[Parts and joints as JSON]
* * *

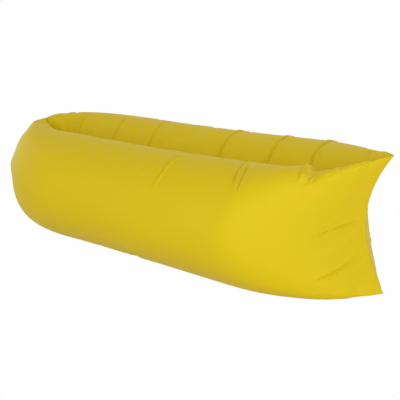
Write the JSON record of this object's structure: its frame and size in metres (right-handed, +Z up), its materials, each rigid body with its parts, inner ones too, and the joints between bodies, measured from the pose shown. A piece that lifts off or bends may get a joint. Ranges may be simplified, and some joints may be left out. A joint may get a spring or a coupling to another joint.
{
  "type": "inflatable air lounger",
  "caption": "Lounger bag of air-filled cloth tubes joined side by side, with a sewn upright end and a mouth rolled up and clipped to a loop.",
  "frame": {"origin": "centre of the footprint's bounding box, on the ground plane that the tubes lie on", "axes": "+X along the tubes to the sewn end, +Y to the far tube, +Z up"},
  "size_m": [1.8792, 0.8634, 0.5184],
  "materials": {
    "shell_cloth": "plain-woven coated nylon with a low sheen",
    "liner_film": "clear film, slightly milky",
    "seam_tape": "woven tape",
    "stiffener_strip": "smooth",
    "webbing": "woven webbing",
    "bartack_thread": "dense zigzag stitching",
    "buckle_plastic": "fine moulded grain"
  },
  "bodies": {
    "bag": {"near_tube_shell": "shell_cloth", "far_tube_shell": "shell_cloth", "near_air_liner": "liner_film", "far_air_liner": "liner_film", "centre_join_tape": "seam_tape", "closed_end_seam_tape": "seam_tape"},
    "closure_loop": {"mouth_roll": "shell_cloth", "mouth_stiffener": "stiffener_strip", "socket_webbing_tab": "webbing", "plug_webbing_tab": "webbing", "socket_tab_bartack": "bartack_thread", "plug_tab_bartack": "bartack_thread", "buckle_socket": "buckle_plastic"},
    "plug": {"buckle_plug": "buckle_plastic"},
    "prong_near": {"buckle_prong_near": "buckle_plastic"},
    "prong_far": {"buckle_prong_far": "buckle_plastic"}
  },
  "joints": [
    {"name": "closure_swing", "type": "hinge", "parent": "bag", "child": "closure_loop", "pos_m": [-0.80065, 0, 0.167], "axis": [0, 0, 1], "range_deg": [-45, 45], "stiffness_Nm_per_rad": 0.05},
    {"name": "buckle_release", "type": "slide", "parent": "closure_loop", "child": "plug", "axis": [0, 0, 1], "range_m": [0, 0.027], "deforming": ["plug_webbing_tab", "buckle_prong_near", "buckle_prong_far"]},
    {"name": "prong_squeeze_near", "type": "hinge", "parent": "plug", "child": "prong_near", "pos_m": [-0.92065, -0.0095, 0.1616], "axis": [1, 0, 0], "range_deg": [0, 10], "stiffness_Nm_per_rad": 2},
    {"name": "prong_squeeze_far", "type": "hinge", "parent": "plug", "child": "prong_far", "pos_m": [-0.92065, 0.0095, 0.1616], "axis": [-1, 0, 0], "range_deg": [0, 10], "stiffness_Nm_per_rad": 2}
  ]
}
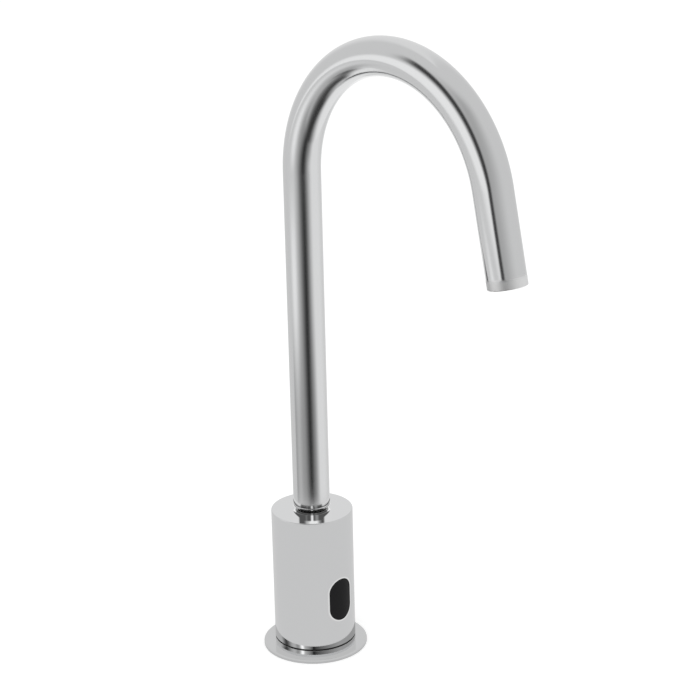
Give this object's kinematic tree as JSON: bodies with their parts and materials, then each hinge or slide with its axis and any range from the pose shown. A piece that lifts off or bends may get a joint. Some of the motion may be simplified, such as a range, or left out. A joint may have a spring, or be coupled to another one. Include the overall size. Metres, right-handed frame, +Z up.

* * *

**GIVEN EXERCISE:** Above are some records; repeat all of them exactly.

**THE REPLY:**
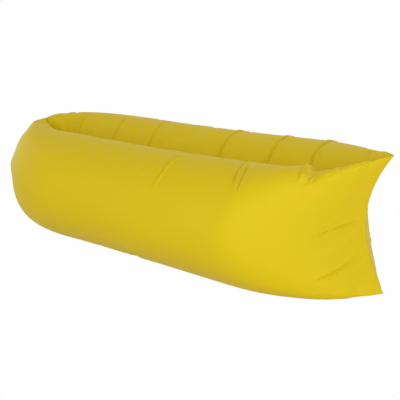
Write the JSON record of this object's structure: its frame and size in metres (right-handed, +Z up), its materials, each rigid body with its parts, inner ones too, and the joints between bodies, measured from the pose shown. A piece that lifts off or bends may get a joint. Ranges may be simplified, and some joints may be left out. A joint may get a spring or a coupling to another joint.
{
  "type": "inflatable air lounger",
  "caption": "Lounger bag of air-filled cloth tubes joined side by side, with a sewn upright end and a mouth rolled up and clipped to a loop.",
  "frame": {"origin": "centre of the footprint's bounding box, on the ground plane that the tubes lie on", "axes": "+X along the tubes to the sewn end, +Y to the far tube, +Z up"},
  "size_m": [1.8792, 0.8634, 0.5184],
  "materials": {
    "shell_cloth": "plain-woven coated nylon with a low sheen",
    "liner_film": "clear film, slightly milky",
    "seam_tape": "woven tape",
    "stiffener_strip": "smooth",
    "webbing": "woven webbing",
    "bartack_thread": "dense zigzag stitching",
    "buckle_plastic": "fine moulded grain"
  },
  "bodies": {
    "bag": {"near_tube_shell": "shell_cloth", "far_tube_shell": "shell_cloth", "near_air_liner": "liner_film", "far_air_liner": "liner_film", "centre_join_tape": "seam_tape", "closed_end_seam_tape": "seam_tape"},
    "closure_loop": {"mouth_roll": "shell_cloth", "mouth_stiffener": "stiffener_strip", "socket_webbing_tab": "webbing", "plug_webbing_tab": "webbing", "socket_tab_bartack": "bartack_thread", "plug_tab_bartack": "bartack_thread", "buckle_socket": "buckle_plastic"},
    "plug": {"buckle_plug": "buckle_plastic"},
    "prong_near": {"buckle_prong_near": "buckle_plastic"},
    "prong_far": {"buckle_prong_far": "buckle_plastic"}
  },
  "joints": [
    {"name": "closure_swing", "type": "hinge", "parent": "bag", "child": "closure_loop", "pos_m": [-0.80065, 0, 0.167], "axis": [0, 0, 1], "range_deg": [-45, 45], "stiffness_Nm_per_rad": 0.05},
    {"name": "buckle_release", "type": "slide", "parent": "closure_loop", "child": "plug", "axis": [0, 0, 1], "range_m": [0, 0.027], "deforming": ["plug_webbing_tab", "buckle_prong_near", "buckle_prong_far"]},
    {"name": "prong_squeeze_near", "type": "hinge", "parent": "plug", "child": "prong_near", "pos_m": [-0.92065, -0.0095, 0.1616], "axis": [1, 0, 0], "range_deg": [0, 10], "stiffness_Nm_per_rad": 2},
    {"name": "prong_squeeze_far", "type": "hinge", "parent": "plug", "child": "prong_far", "pos_m": [-0.92065, 0.0095, 0.1616], "axis": [-1, 0, 0], "range_deg": [0, 10], "stiffness_Nm_per_rad": 2}
  ]
}
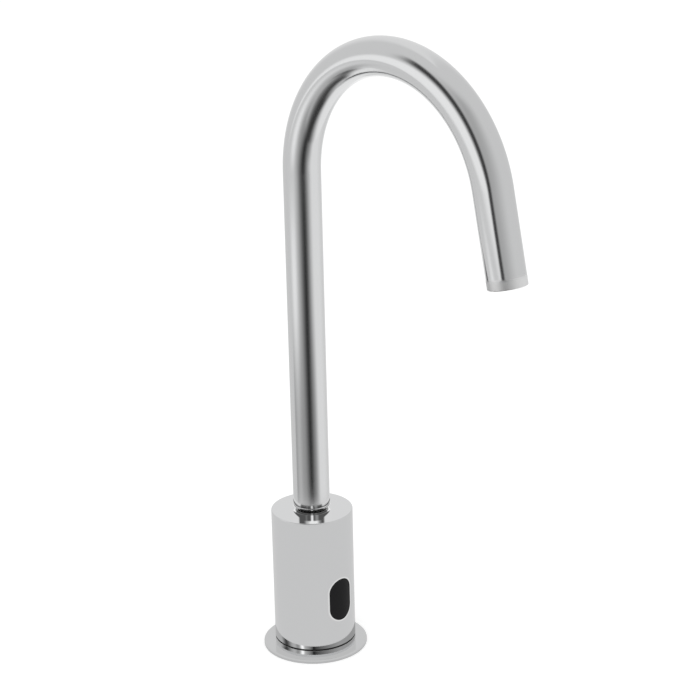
Give this object's kinematic tree as JSON: bodies with their parts and materials, then each hinge or slide with its axis and any range from the pose shown. A piece that lifts off or bends may get a joint. Some of the motion may be simplified, such as a range, or left out. A joint may have a spring, or be coupled to another one. Include the overall size. Metres, right-handed frame, +Z up.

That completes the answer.